Key facts paint the picture: A Filipino remote worker might earn 30-50% of an Aussie counterpart’s pay but enjoy 5-10x the purchasing power thanks to dirt-cheap rent, food, and transport. Firms win with slashed overheads; workers score financial freedom; but local economies face inflation risks from sudden wealth inflows. Now, Philippines is positioning as a crypto outsourcing powerhouse, challenging India’s dominance.

What This Means for Crypto

For traders and investors, it’s simple: Remote work talent pools lower project costs, boosting profitability for tokens tied to hiring-heavy protocols like DeFi or Layer 2s. No jargon needed—this means more efficient teams building faster, potentially driving undervalued alts higher as adoption spreads.

Long-term holders see a bullish signal in crypto’s decentralization of jobs, reducing reliance on Silicon Valley and opening doors for global builders. Newbies entering the space? This is your cue: Upskill in Solidity or Web3, land remote gigs, and crypto becomes your economic escape hatch from local wage traps.

Builders and founders gain the most—tap Philippines’ English-fluent, tech-savvy workforce to scale without burning cash, turning human capital into a moat against high-cost competitors.
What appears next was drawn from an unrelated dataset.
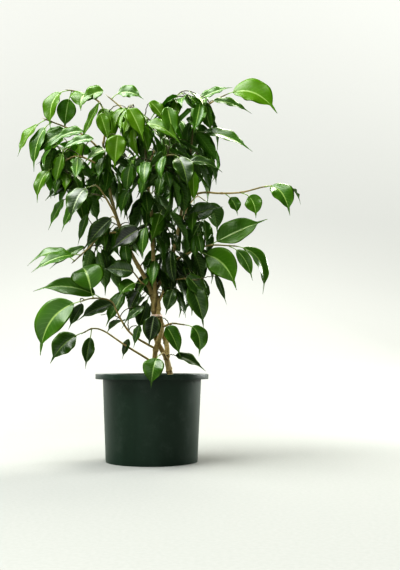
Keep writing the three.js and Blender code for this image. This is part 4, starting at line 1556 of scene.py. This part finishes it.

Market Impact and Next Moves

Short-term sentiment skews bullish for ecosystem tokens like those in hiring platforms (e.g., Braintrust’s BTRST) or regional plays, as stories like this amplify FOMO on emerging market growth. Expect minor pumps in Asia-focused narratives.

Risks loom in regulatory flux—Philippines’ crypto-friendly vibe could flip with tax crackdowns on remote income, plus currency volatility eroding gains. Watch for overleveraged expat traders mistiming the arbitrage hype.

Opportunities scream in undervalued on-chain talent economies and long-term adoption: Bet on protocols enabling global freelance DAOs, where low-cost regions fuel exponential network effects.

Remote crypto gold rush in the Philippines proves: In a borderless market, location is destiny—position yourself where salaries stretch furthest, or get left in the high-rent dust.